■ GIVEN PROBLEM ■
Reproduce each line of the material precisely.

== == ==

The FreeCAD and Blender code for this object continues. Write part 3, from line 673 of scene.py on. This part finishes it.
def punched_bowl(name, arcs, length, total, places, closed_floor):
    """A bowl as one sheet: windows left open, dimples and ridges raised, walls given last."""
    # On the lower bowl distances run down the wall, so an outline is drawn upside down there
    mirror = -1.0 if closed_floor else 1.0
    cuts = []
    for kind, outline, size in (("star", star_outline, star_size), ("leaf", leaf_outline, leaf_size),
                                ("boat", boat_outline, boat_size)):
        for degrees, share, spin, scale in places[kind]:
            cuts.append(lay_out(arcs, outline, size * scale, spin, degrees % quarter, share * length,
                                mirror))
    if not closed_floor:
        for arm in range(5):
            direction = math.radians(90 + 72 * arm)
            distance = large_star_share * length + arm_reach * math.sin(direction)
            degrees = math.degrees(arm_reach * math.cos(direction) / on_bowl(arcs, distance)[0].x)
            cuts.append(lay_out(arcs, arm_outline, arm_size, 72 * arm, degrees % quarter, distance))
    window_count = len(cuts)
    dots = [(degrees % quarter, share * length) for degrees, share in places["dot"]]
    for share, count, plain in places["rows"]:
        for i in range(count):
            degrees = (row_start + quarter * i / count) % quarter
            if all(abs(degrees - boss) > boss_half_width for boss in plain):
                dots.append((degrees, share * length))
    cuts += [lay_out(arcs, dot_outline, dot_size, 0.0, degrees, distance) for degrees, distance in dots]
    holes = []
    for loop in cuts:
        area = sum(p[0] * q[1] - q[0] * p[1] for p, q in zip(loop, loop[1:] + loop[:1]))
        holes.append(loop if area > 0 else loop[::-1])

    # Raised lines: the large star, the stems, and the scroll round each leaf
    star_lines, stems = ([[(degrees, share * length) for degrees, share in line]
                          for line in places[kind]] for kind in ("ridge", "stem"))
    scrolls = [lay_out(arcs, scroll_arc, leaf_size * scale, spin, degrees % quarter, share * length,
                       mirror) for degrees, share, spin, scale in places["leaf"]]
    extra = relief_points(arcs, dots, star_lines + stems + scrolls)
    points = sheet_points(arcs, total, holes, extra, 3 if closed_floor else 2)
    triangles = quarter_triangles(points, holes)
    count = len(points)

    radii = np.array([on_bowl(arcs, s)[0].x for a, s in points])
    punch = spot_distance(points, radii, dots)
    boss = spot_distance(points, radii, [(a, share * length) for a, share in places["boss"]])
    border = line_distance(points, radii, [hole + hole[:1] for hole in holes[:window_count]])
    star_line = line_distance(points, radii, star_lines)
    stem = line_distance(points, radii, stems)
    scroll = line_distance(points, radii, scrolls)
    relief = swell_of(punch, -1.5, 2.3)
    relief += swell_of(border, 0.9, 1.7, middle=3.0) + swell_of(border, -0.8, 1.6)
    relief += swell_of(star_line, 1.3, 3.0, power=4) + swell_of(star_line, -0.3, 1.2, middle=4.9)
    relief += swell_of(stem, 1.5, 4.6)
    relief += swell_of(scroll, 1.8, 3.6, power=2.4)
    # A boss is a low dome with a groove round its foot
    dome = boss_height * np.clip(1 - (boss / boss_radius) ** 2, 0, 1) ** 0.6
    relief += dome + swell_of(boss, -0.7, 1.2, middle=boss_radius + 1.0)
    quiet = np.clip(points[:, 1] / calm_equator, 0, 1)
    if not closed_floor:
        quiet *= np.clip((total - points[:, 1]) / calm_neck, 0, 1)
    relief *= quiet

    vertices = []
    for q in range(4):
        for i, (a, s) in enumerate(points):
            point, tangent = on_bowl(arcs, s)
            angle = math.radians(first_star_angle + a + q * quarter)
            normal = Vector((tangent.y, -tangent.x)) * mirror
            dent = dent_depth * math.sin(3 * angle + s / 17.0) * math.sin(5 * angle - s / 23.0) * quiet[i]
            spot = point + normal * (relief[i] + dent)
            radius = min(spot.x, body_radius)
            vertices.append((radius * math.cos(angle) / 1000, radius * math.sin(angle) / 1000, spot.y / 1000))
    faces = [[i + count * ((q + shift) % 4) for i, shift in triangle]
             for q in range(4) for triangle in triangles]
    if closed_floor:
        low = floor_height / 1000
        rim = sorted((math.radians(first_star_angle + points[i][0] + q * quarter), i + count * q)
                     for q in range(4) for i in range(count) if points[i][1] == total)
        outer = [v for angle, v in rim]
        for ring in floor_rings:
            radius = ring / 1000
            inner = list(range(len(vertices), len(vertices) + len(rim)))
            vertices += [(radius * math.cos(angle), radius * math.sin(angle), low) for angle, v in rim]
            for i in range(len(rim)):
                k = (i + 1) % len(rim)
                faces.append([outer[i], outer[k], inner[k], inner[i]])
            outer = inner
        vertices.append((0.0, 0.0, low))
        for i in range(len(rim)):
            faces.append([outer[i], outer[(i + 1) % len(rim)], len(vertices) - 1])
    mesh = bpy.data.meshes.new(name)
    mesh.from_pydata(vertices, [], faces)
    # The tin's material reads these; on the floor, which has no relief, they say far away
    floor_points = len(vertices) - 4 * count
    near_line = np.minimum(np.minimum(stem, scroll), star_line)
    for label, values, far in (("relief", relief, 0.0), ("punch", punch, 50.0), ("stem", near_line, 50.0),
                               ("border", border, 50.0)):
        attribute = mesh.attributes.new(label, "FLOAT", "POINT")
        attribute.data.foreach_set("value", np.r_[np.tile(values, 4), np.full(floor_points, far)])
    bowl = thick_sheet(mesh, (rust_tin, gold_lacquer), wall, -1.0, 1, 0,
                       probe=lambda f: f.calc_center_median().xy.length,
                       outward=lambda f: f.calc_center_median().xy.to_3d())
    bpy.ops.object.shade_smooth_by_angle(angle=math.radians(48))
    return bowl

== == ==

■ SOLUTION TO THIS PROBLEM ■
The FreeCAD and Blender code for this object continues. Write part 3, from line 673 of scene.py on. This part finishes it.
def punched_bowl(name, arcs, length, total, places, closed_floor):
    """A bowl as one sheet: windows left open, dimples and ridges raised, walls given last."""
    # On the lower bowl distances run down the wall, so an outline is drawn upside down there
    mirror = -1.0 if closed_floor else 1.0
    cuts = []
    for kind, outline, size in (("star", star_outline, star_size), ("leaf", leaf_outline, leaf_size),
                                ("boat", boat_outline, boat_size)):
        for degrees, share, spin, scale in places[kind]:
            cuts.append(lay_out(arcs, outline, size * scale, spin, degrees % quarter, share * length,
                                mirror))
    if not closed_floor:
        for arm in range(5):
            direction = math.radians(90 + 72 * arm)
            distance = large_star_share * length + arm_reach * math.sin(direction)
            degrees = math.degrees(arm_reach * math.cos(direction) / on_bowl(arcs, distance)[0].x)
            cuts.append(lay_out(arcs, arm_outline, arm_size, 72 * arm, degrees % quarter, distance))
    window_count = len(cuts)
    dots = [(degrees % quarter, share * length) for degrees, share in places["dot"]]
    for share, count, plain in places["rows"]:
        for i in range(count):
            degrees = (row_start + quarter * i / count) % quarter
            if all(abs(degrees - boss) > boss_half_width for boss in plain):
                dots.append((degrees, share * length))
    cuts += [lay_out(arcs, dot_outline, dot_size, 0.0, degrees, distance) for degrees, distance in dots]
    holes = []
    for loop in cuts:
        area = sum(p[0] * q[1] - q[0] * p[1] for p, q in zip(loop, loop[1:] + loop[:1]))
        holes.append(loop if area > 0 else loop[::-1])

    # Raised lines: the large star, the stems, and the scroll round each leaf
    star_lines, stems = ([[(degrees, share * length) for degrees, share in line]
                          for line in places[kind]] for kind in ("ridge", "stem"))
    scrolls = [lay_out(arcs, scroll_arc, leaf_size * scale, spin, degrees % quarter, share * length,
                       mirror) for degrees, share, spin, scale in places["leaf"]]
    extra = relief_points(arcs, dots, star_lines + stems + scrolls)
    points = sheet_points(arcs, total, holes, extra, 3 if closed_floor else 2)
    triangles = quarter_triangles(points, holes)
    count = len(points)

    radii = np.array([on_bowl(arcs, s)[0].x for a, s in points])
    punch = spot_distance(points, radii, dots)
    boss = spot_distance(points, radii, [(a, share * length) for a, share in places["boss"]])
    border = line_distance(points, radii, [hole + hole[:1] for hole in holes[:window_count]])
    star_line = line_distance(points, radii, star_lines)
    stem = line_distance(points, radii, stems)
    scroll = line_distance(points, radii, scrolls)
    relief = swell_of(punch, -1.5, 2.3)
    relief += swell_of(border, 0.9, 1.7, middle=3.0) + swell_of(border, -0.8, 1.6)
    relief += swell_of(star_line, 1.3, 3.0, power=4) + swell_of(star_line, -0.3, 1.2, middle=4.9)
    relief += swell_of(stem, 1.5, 4.6)
    relief += swell_of(scroll, 1.8, 3.6, power=2.4)
    # A boss is a low dome with a groove round its foot
    dome = boss_height * np.clip(1 - (boss / boss_radius) ** 2, 0, 1) ** 0.6
    relief += dome + swell_of(boss, -0.7, 1.2, middle=boss_radius + 1.0)
    quiet = np.clip(points[:, 1] / calm_equator, 0, 1)
    if not closed_floor:
        quiet *= np.clip((total - points[:, 1]) / calm_neck, 0, 1)
    relief *= quiet

    vertices = []
    for q in range(4):
        for i, (a, s) in enumerate(points):
            point, tangent = on_bowl(arcs, s)
            angle = math.radians(first_star_angle + a + q * quarter)
            normal = Vector((tangent.y, -tangent.x)) * mirror
            dent = dent_depth * math.sin(3 * angle + s / 17.0) * math.sin(5 * angle - s / 23.0) * quiet[i]
            spot = point + normal * (relief[i] + dent)
            radius = min(spot.x, body_radius)
            vertices.append((radius * math.cos(angle) / 1000, radius * math.sin(angle) / 1000, spot.y / 1000))
    faces = [[i + count * ((q + shift) % 4) for i, shift in triangle]
             for q in range(4) for triangle in triangles]
    if closed_floor:
        low = floor_height / 1000
        rim = sorted((math.radians(first_star_angle + points[i][0] + q * quarter), i + count * q)
                     for q in range(4) for i in range(count) if points[i][1] == total)
        outer = [v for angle, v in rim]
        for ring in floor_rings:
            radius = ring / 1000
            inner = list(range(len(vertices), len(vertices) + len(rim)))
            vertices += [(radius * math.cos(angle), radius * math.sin(angle), low) for angle, v in rim]
            for i in range(len(rim)):
                k = (i + 1) % len(rim)
                faces.append([outer[i], outer[k], inner[k], inner[i]])
            outer = inner
        vertices.append((0.0, 0.0, low))
        for i in range(len(rim)):
            faces.append([outer[i], outer[(i + 1) % len(rim)], len(vertices) - 1])
    mesh = bpy.data.meshes.new(name)
    mesh.from_pydata(vertices, [], faces)
    # The tin's material reads these; on the floor, which has no relief, they say far away
    floor_points = len(vertices) - 4 * count
    near_line = np.minimum(np.minimum(stem, scroll), star_line)
    for label, values, far in (("relief", relief, 0.0), ("punch", punch, 50.0), ("stem", near_line, 50.0),
                               ("border", border, 50.0)):
        attribute = mesh.attributes.new(label, "FLOAT", "POINT")
        attribute.data.foreach_set("value", np.r_[np.tile(values, 4), np.full(floor_points, far)])
    bowl = thick_sheet(mesh, (rust_tin, gold_lacquer), wall, -1.0, 1, 0,
                       probe=lambda f: f.calc_center_median().xy.length,
                       outward=lambda f: f.calc_center_median().xy.to_3d())
    bpy.ops.object.shade_smooth_by_angle(angle=math.radians(48))
    return bowl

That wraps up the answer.